Thank you for your appreciation towards my edit! Although I’d clarify that this edit still contains a fair bit of the 90s Special Edition CGI material (Battle of Yavin, Mos Eisley but without the annoying and distracting bits, Corridor hall extension) but my goal is to make everything as visually consistent as possible.
The one thing that always griped me about the SE was how everything was “tacked on” without care or nuance to the visual aesthetic of the film, like someone would put a 3D Model of a UFO abducting people over archival WW2 16mm footage.

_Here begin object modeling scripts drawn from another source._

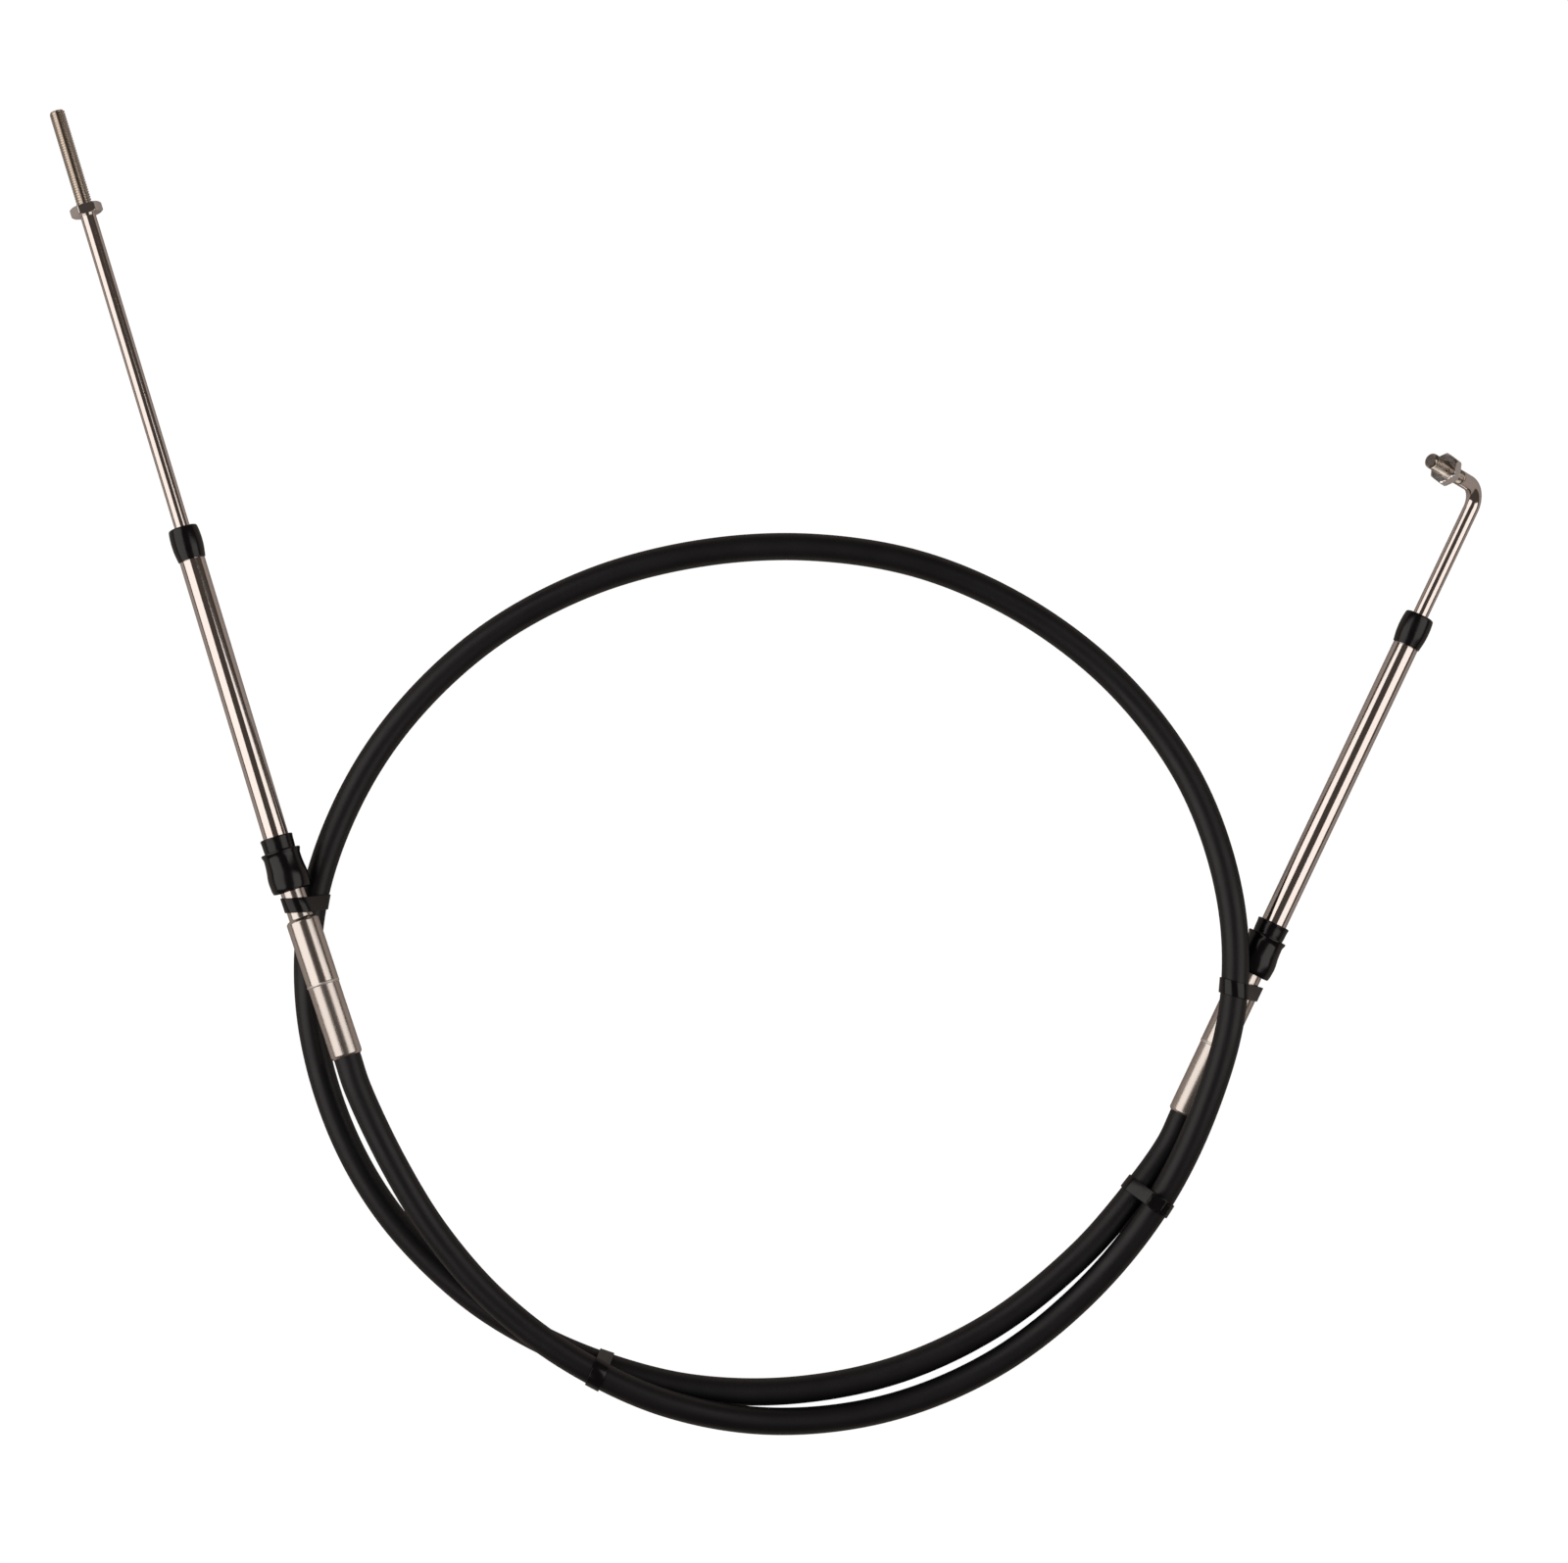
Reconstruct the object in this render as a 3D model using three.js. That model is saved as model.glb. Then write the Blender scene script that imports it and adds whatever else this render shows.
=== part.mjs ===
// Reverse cable: a push-pull control cable lying coiled one and a half turns,
// with a straight threaded rod on the left end and a bent rod on the right end.
// Units are millimetres, +Z is up and the floor is z = 0.
import * as THREE from 'three';

// Clearance between pieces that touch or slide on the real cable
const GAP = 0.3;
const ROUND = 40; // sides of the turned pieces

// Conduit
const CONDUIT_D = 8.5;
const CONDUIT_SIDES = 12;
const CONDUIT_STEPS = 80;

// Hub: the ferrule crimped on the conduit, with a slim neck that ends in a ball.
// Lengths on a fitting are measured along its axis from the centre of that ball.
const HUB_D = 10.2;
const HUB_LENGTH = 44.5;
const HUB_REAR_D = 9.9; // the crimped rear half is slightly slimmer
const HUB_CRIMP = 21; // from the shoulder to the crimp line
const HUB_CHAMFER = 0.7;
const NECK_D = 7.7;
const NECK_START = 3.0; // neck end, behind the ball centre
const NECK_LENGTH = 10;
const BALL_R = 2.6;
const STEM_R = 1.5;

// Support tube, a polished steel tube that swivels on the ball
const TUBE_D = 8.0;
const TUBE_WALL = 0.9;
const TUBE_START = -1.6;
const TUBE_LENGTH = 110.9;
const SPIGOT_D = 7.3; // turned down where the wiper seal grips it
const SPIGOT_LENGTH = 6.5;

// Wiper seal on the tube mouth
const WIPER_D = 9.8;
const WIPER_REAR_D = 8.7;
const WIPER_FRONT_D = 9.3;
const WIPER_LENGTH = 10.3;
const WIPER_ROUND = 0.8;

// Swivel boot: a collar that grips the tube and a loose skirt over the joint
const BOOT_LENGTH = 17.1;
const BOOT_COLLAR_D = 10.1;
const BOOT_COLLAR = 5.7;
const BOOT_LIP_D = 12.3;
const BOOT_WAIST_D = 11.5;
const BOOT_D = 12.7;
const BOOT_BULGE = 4.8; // from the foot to the widest part of the skirt
const BOOT_WALL = 0.95;
const BOOT_FOOT_R = 0.8;

// Rods and nuts: a number 10 fine thread
const ROD_D = 4.83;
const ROD_CHAMFER = 0.6;
const ROD_END = 63; // inner end of the left rod, inside the tube
const ROD_REACH = 248.7; // tip of the left rod
const NUT_ACROSS_FLATS = 8.8;
const NUT_THICK = 3.2;
const THREAD_LENGTH = 30.7; // tip to nut on the left rod
const BENT_ROD_END = 37;
const BENT_CORNER = 156.4; // where the axes of the bent rod and its leg meet
const BEND_RADIUS = 6.5;
const BEND_STEPS = 8;
const LEG_LENGTH = 28.2;
const LEG_NUT = 21; // corner to the outer face of the nut
const LEG_HEADING = 156.1;
const LEG_RISE = 46.3;
const LEG_NUT_ROLL = 15; // how far the nut is turned on the leg

// Where the two ends lie: ball centre, headings in degrees and falls in degrees
const LEFT = {
  ball: new THREE.Vector3(-146.78, -81.36, 14.84),
  tubeHeading: 107.1,
  tubeFall: 2.75,
  hubHeading: 108.5,
  hubFall: 2.75,
  bootStart: -3.7,
};
const RIGHT = {
  ball: new THREE.Vector3(153.5, -102.4, 6.5),
  tubeHeading: 64.5,
  tubeFall: 0.8,
  hubHeading: 64.8,
  hubFall: -0.9,
  bootStart: -9.2,
};

// Lay of the conduit round the middle of the coil: angle in degrees, radius and
// height. It runs over its own second turn, down to the floor, over the right
// hub and then under the left one.
const COIL_CENTRE = new THREE.Vector2(2, -113);
const LAY = [
  [-154, 129, 17.4],
  [-143, 129, 16.4],
  [-131, 130, 15.4],
  [-118, 131.5, 14.7],
  [-104, 134, 12.4],
  [-90, 136, 8],
  [-75, 137, 4.9],
  [-60, 137, 4.6],
  [-45, 136.5, 6.2],
  [-30, 137, 11],
  [-16, 138.5, 15],
  [-3, 141.5, 16.4],
  [10, 143, 14.2],
  [25, 143, 8.4],
  [40, 141, 5.1],
  [55, 138.5, 4.35],
  [70, 136.5, 4.35],
  [85, 134.5, 4.35],
  [100, 134, 4.35],
  [115, 135.5, 4.35],
  [130, 138, 4.35],
  [145, 140.5, 4.4],
  [158, 142.5, 4.8],
  [171, 144, 5.4],
  [184, 143.5, 4.8],
  [198, 141.5, 4.4],
  [211, 139, 4.4],
  [225, 135.5, 4.5],
  [236, 132.5, 4.9],
  [247, 130, 5.4],
  [259, 128.5, 4.9],
  [273, 127, 4.5],
  [288, 126.5, 4.5],
  [303, 126.5, 4.6],
  [318, 127.5, 5],
  [329, 129.6, 5.5],
];
const STRAIGHT_OUT = 10; // conduit held straight by each hub

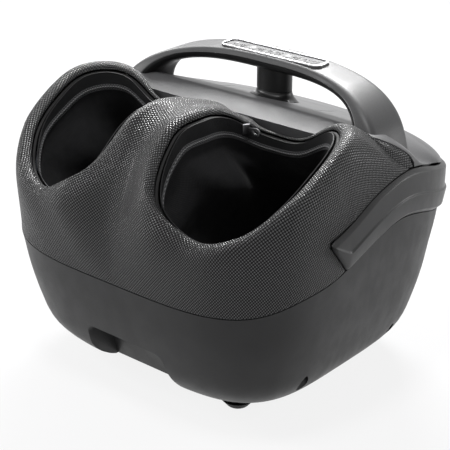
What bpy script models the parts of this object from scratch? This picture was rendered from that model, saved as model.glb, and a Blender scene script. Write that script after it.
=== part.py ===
"""Foot massager with two foot wells, a carrying handle and a row of buttons.

Metres, +Z up. The user sits at -Y, and the origin lies on the floor under the middle of the body.
"""

from math import atan2, copysign, cos, pi, radians, sin

import bmesh
import bpy
from mathutils import Matrix, Vector

# Clearances, walls and overruns
GAP = 0.0003
SEAT_GAP = 0.0005
RUNNING_GAP = 0.0008
JOINT_GAP = 0.0012
OVERRUN = 0.004
SHELL_WALL = 0.0028
COVER_WALL = 0.0024
DECK_WALL = 0.0024
CLOTH_WALL = 0.0022
SHARP_ANGLE = radians(32)

# Body, seen from above
BODY_WIDTH = 0.368
BODY_DEPTH = 0.334
FRONT_POWER = 4.0
REAR_POWER = 4.4
SEAM_INSET = 0.006
RING_POINTS = 48
PLUG_STEPS = 6

# Tub: its profile goes from the floor to the seam, as shares of that height and of the taper
TUB_BOTTOM = 0.0075
SEAM_HEIGHT = 0.1265
BULGE_HEIGHT = 0.1885
TUB_TAPER = 0.058
TUB_RISE_SHARES = (0.0, 0.035, 0.14, 0.27, 0.48, 0.74, 1.0)
TUB_INSET_SHARES = (1.0, 0.85, 0.55, 0.34, 0.20, 0.08, 0.0)
TUB_LEVEL_SHARES = (0.0, 0.04, 0.10, 0.20, 0.36, 0.56, 0.78, 1.0)

# Heights of the line where the tub meets the cover and the belt, from the front to the rear
SEAM_CORNER = 0.1315
SEAM_SIDE_FRONT = 0.1425
SEAM_BELT_TIP = 0.1505
SEAM_BELT_RISE = 0.1715
SEAM_BELT_BEND = 0.1785
SEAM_REAR_CORNER = 0.1605
SEAM_REAR = 0.1535
SEAM_PLACE_SHARES = (-1.0, -0.86, -0.62, -0.36, 0.0, 0.27, 0.72, 1.0)

# Belt round the sides and the back
BELT_PROUD = 0.0036
BELT_BEVEL = 0.0040
BELT_CREASE_OUT = 0.0016
BELT_TIP_PLACE = -0.070
BELT_TIP_HEIGHT = 0.1855
BELT_JOIN_PLACE = -0.046
BELT_TIP_TOP = 0.1905
BELT_FRONT_TOP = 0.1975
BELT_RISE_TOP = 0.2175
BELT_BEND_TOP = 0.2245
BELT_REAR_CORNER_TOP = 0.2075
BELT_REAR_TOP = 0.1995
BELT_PLACE_SHARES = (-0.420, -0.29, 0.0, 0.3, 0.72, 1.0)
BELT_CREASE_SHARE = 0.44
TIP_STEPS = 4
BELT_ROOM = 0.008
BELT_LEAN = 0.008
BELT_TIP_SHARE = 0.35

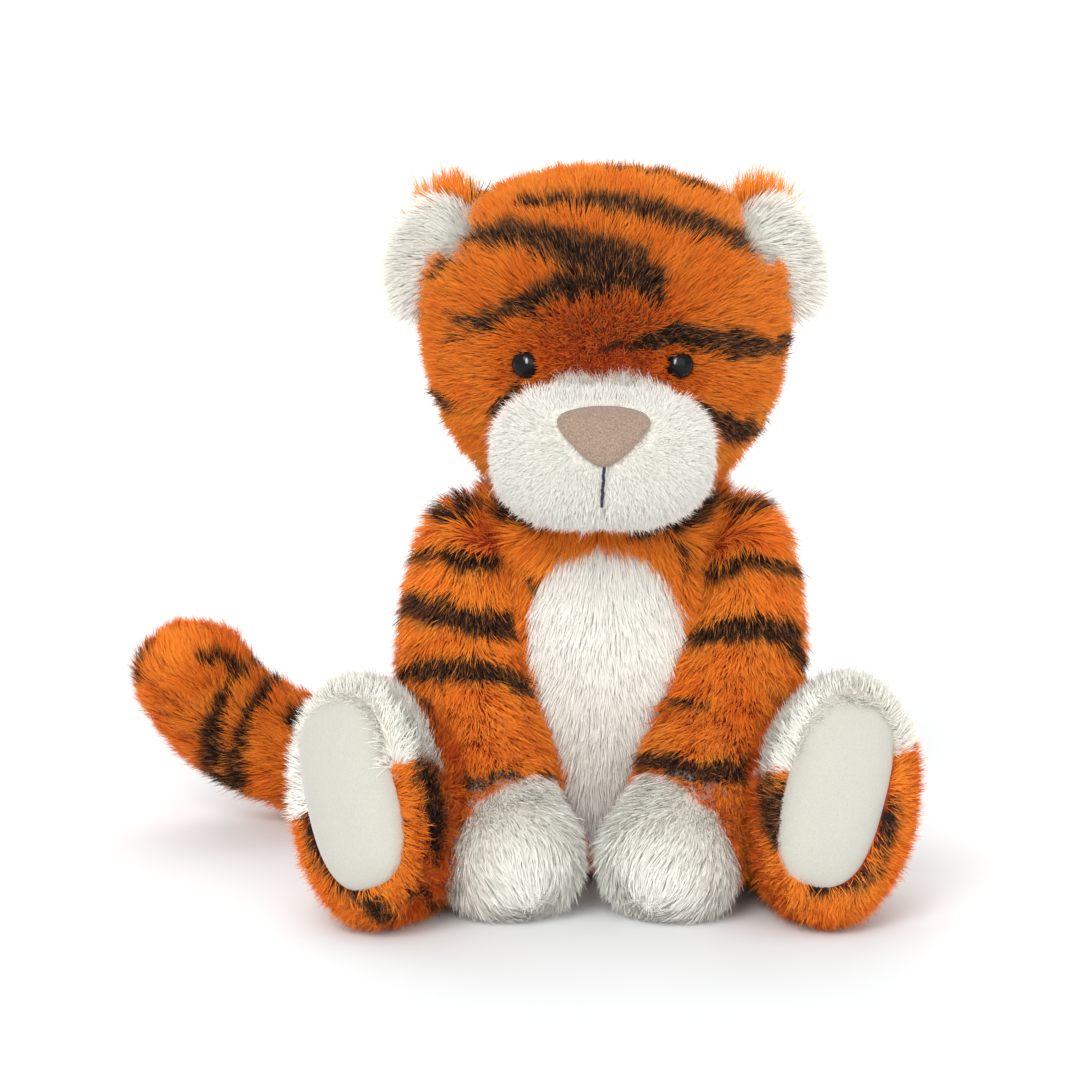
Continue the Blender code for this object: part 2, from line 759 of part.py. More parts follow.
def make_ears(head):
    """The ears, and the grooves in the head that their rolled seams turn in."""
    grooves = []
    for side, name in SIDE_NAMES.items():
        back = placed(f"ear_back_{name}", ear_mesh(side), orange_plush)
        combine(back, placed(f"lining_hole_{name}", lining_mesh(side, GAP), None))
        lining = placed(f"ear_lining_{name}", ear_mesh(side), cream_plush)
        combine(lining, placed(f"lining_shape_{name}", lining_mesh(side, 0.0), None), operation="INTERSECT")
        carried(f"ear_axis_{name}", ear_axis(side)[0], [back, lining], head)
        grooves.append(placed(f"ear_groove_{name}", ear_mesh(side, SWIVEL_GAP), None))
    return grooves


def nose_outline(angle):
    """A triangle with round corners, point down."""
    corner = 1.0 - NOSE_CORNER_SHARE * math.cos(3 * angle)
    return NOSE_HALF_WIDTH * corner * math.sin(angle), NOSE_HALF_HEIGHT * corner * math.cos(angle)


def mouth_outline(angle):
    """A narrow oval strip that hangs from the nose."""
    return MOUTH_THREAD * 0.5 * math.sin(angle), MOUTH_LENGTH * 0.5 * math.cos(angle)


def on_muzzle(name, shape, thickness, finish):
    """A patch of the given thickness that lies on the muzzle inside a shape."""
    patch = form_object(name, MUZZLE, GAP + thickness, finish)
    combine(patch, shape, operation="INTERSECT")
    return combine(patch, form_object(f"{name}_bed", MUZZLE, GAP))


def make_head():
    eyes, holes, pockets = make_eyes()
    head = carried("head_axis", UP * NECK_HEIGHT, eyes)
    grooves = make_ears(head)
    skin = form_object("head_skin", HEAD, 0.0, orange_plush)
    combine(skin, form_object("head_hollow", HEAD, -SKIN), HEAD_BASE, *holes, *grooves)
    stuffing = form_object("head_stuffing", HEAD, -SKIN - GAP, stuffing_fibre)
    combine(stuffing, HEAD_BASE, *pockets, *grooves)
    face = form_object("muzzle_seat", HEAD, GAP)
    muzzle = form_object("muzzle_skin", MUZZLE, 0.0, cream_plush)
    combine(muzzle, form_object("muzzle_hollow", MUZZLE, -SKIN), face)
    filling = combine(form_object("muzzle_stuffing", MUZZLE, -SKIN - GAP, stuffing_fibre), face)
    nose_middle = muzzle_middle() + UP * NOSE_RISE
    nose_shape = prism("nose_shape", nose_outline, nose_middle)
    nose = on_muzzle("nose_patch", nose_shape, NOSE_THICKNESS, nose_velour)
    nose_point = NOSE_HALF_HEIGHT * (1.0 + NOSE_CORNER_SHARE)
    mouth_middle = nose_middle - UP * (nose_point + GAP + MOUTH_LENGTH * 0.5)
    mouth_shape = prism("mouth_shape", mouth_outline, mouth_middle)
    mouth = on_muzzle("mouth_stitch", mouth_shape, MOUTH_THREAD, thread)
    for piece in (skin, stuffing, muzzle, filling, nose, mouth):
        piece.parent = head
        piece.matrix_parent_inverse = Matrix.Translation(-head.location)


def inner_block(name, side, height):
    """A cutter of all that lies inside a flank and above a height."""
    mesh = bmesh.new()
    bmesh.ops.create_cube(mesh, size=REACH)
    inside = side * (FLANK_HALF_WIDTH + GAP - REACH * 0.5)
    place = Matrix.Translation(RIGHT * inside + UP * (height + REACH * 0.5))
    bmesh.ops.transform(mesh, matrix=place, verts=mesh.verts)
    return placed(name, mesh, None)


def make_arms():
    torso = combine(form_object("torso_keepout", BODY, SWIVEL_GAP), *flanks("keepout_flank", FLANK_HALF_WIDTH + GAP))
    top = half_space("shoulder_top_cut", UP * (NECK_HEIGHT - GAP), UP)
    legs = {side: form_object(f"leg_keepout_{SIDE_NAMES[side]}", LEGS[side], LIMB_GAP) for side in LEGS}
    for side, name in SIDE_NAMES.items():
        form = ARMS[side]
        pivot = shoulder(side)
        root = inner_block(f"arm_root_cut_{name}", side, pivot.z)
        meet = half_space(f"paw_meet_cut_{name}", RIGHT * (PAW_SHIFT + side * GAP), RIGHT * -side)
        cuts = [torso, legs[side], top, root, meet, FLOOR]
        spine = Spine(form.spine)
        wrist, ahead = spine.at(spine.length * WRIST_SHARE)
        hollow = form_object(f"arm_hollow_{name}", form, -SKIN)
        arm = form_object(f"arm_skin_{name}", form, 0.0, orange_plush)
        combine(arm, *cuts, hollow, half_space(f"wrist_end_{name}", wrist, ahead))
        paw = form_object(f"paw_{name}", form, 0.0, cream_plush)
        combine(paw, *cuts, hollow, half_space(f"paw_start_{name}", wrist + ahead * GAP, -ahead))
        stuffing = form_object(f"arm_stuffing_{name}", form, -SKIN - GAP, stuffing_fibre)
        combine(stuffing, *cuts)
        carried(f"shoulder_axis_{name}", pivot, [arm, paw, stuffing])


def toe_block(name, side, gap):
    """A cutter behind the sole and above the middle of the foot, grown by a gap."""
    tip, ahead = foot_tip(side), foot_heading(side)
    front = tip - ahead * SOLE_THICKNESS
    turn = ahead.to_track_quat("Z", "Y").to_matrix().to_4x4()
    across = turn.to_3x3() @ RIGHT
    rise = ahead.cross(across)
    rise = rise if rise.z > 0 else -rise
    mesh = bmesh.new()
    bmesh.ops.create_cube(mesh, size=REACH)
    depth = TOE_CAP_DEPTH + gap
    middle = front + ahead * (REACH * 0.5 - depth) + rise * (TOE_CAP_RISE - gap + REACH * 0.5)
    bmesh.ops.transform(mesh, matrix=Matrix.Translation(middle) @ turn, verts=mesh.verts)
    return placed(name, mesh, None)


def make_legs():
    for side, name in SIDE_NAMES.items():
        form = LEGS[side]
        tip, ahead = foot_tip(side), foot_heading(side)
        sole_back = tip - ahead * SOLE_THICKNESS
        front = half_space(f"sole_cut_{name}", sole_back - ahead * GAP, ahead)
        hollow = form_object(f"leg_hollow_{name}", form, -SKIN)
        leg = form_object(f"leg_skin_{name}", form, 0.0, orange_plush)
        combine(leg, FLOOR, hollow, front, toe_block(f"toe_hole_{name}", side, GAP))
        toe = form_object(f"toe_cap_{name}", form, 0.0, cream_plush)
        combine(toe, FLOOR, hollow, front)
        combine(toe, toe_block(f"toe_shape_{name}", side, 0.0), operation="INTERSECT")
        sole = form_object(f"sole_{name}", form, 0.0, cream_velour)
        combine(sole, FLOOR, half_space(f"sole_back_{name}", sole_back, -ahead))
        stuffing = form_object(f"leg_stuffing_{name}", form, -SKIN - GAP, stuffing_fibre)
        combine(stuffing, front)
        carried(f"hip_axis_{name}", hip(side), [leg, toe, sole, stuffing])


def make_tail():
    skin = form_object("tail_skin", TAIL, 0.0, orange_plush)
    root, start = tail_root(), TAIL.spine[0]
    mouth = cylinder("tail_mouth", TAIL_ROOT_RADIUS * 0.5, root, start * 2 - root)
    combine(skin, FLOOR, form_object("tail_hollow", TAIL, -SKIN), mouth)
    stuffing = combine(form_object("tail_stuffing", TAIL, -SKIN - GAP, stuffing_fibre), FLOOR)
    carried("tail_axis", root, [skin, stuffing])


make_body()
make_head()
make_arms()
make_legs()
make_tail()
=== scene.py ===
"""A seated plush tiger in long striped fur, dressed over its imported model.

Metres, +Z up, the face looks along -Y. Every stuffed form is a ring surface along a curved spine, drawn in
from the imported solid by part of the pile, and the fur is real strands: narrow tapered ribbons that grow
from that backing. Stripes are strokes laid on each form, and each strand takes its colour from them.
"""

import math

import bpy
import numpy as np
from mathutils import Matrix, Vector
from mathutils.bvhtree import BVHTree
from mathutils.kdtree import KDTree


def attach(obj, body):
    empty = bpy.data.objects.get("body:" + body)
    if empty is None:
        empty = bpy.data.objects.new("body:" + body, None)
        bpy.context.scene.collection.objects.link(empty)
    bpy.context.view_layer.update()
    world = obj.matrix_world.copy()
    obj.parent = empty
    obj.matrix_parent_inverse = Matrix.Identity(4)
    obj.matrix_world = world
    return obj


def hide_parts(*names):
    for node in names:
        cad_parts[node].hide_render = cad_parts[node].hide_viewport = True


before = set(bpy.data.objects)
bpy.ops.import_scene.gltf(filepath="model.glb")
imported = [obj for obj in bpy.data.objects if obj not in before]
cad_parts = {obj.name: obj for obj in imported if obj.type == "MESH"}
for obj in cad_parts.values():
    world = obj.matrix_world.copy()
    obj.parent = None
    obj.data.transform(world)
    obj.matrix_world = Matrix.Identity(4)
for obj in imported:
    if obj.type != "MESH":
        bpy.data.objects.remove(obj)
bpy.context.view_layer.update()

DETAIL = 1.0

# Camera: where the photograph was taken from, and how many pixels a unit slope covers
SHOT = 1080.0
CAMERA_DISTANCE = 1.25
CAMERA_RISE = math.radians(10.5)
CAMERA_AIM = np.array([-0.0218, 0.0, 0.111])
PIXELS_PER_SLOPE = 3676.5
SENSOR = 36.0
PIXEL = 0.00034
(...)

However, upon discovering the 35mm prints of the 1997 SE online and skimming through it, I always thought that the CGI actually meshes well because of the natural film grain, color grading, etc. which was basically the inspiration behind this edit, that it was still possible to integrate the SE but less intrusively.
While I do greatly enjoy the other edits on here (especially Adywan’s Revisited) a constructive critique I always have is that his edits push the movie to look more “modern” and while that isn’t really a problem to the majority, I feel like they still stick out in its own way, which is still WAY less intrusive than the SE.
I want to be the bridge between the overly intrusive Special Edition, the Theatrical version and Adywan’s Revisited in terms of drastically fixing continuity changes and errors, keeping the film’s feel as “old” but not “dated” if you get what I’m trying to convey here, haha.
Think of movies like Independence Day, Jurassic Park and Terminator 2, their CGI isn’t as modern as today, but it doesn’t stick out like a sore thumb either like the SE version of Star Wars. There’s actual care and competence put in it and the 35mm film elements mesh well with the 90s CGI and VFX.
So overall, this edit sort of pushes Star Wars to look like it was shot in the early 90s with all the analog film goodness, but still keep a level of competent CGI and VFX that a rushed and overworked LFL, Lowry and ILM weren’t able to do in 1996.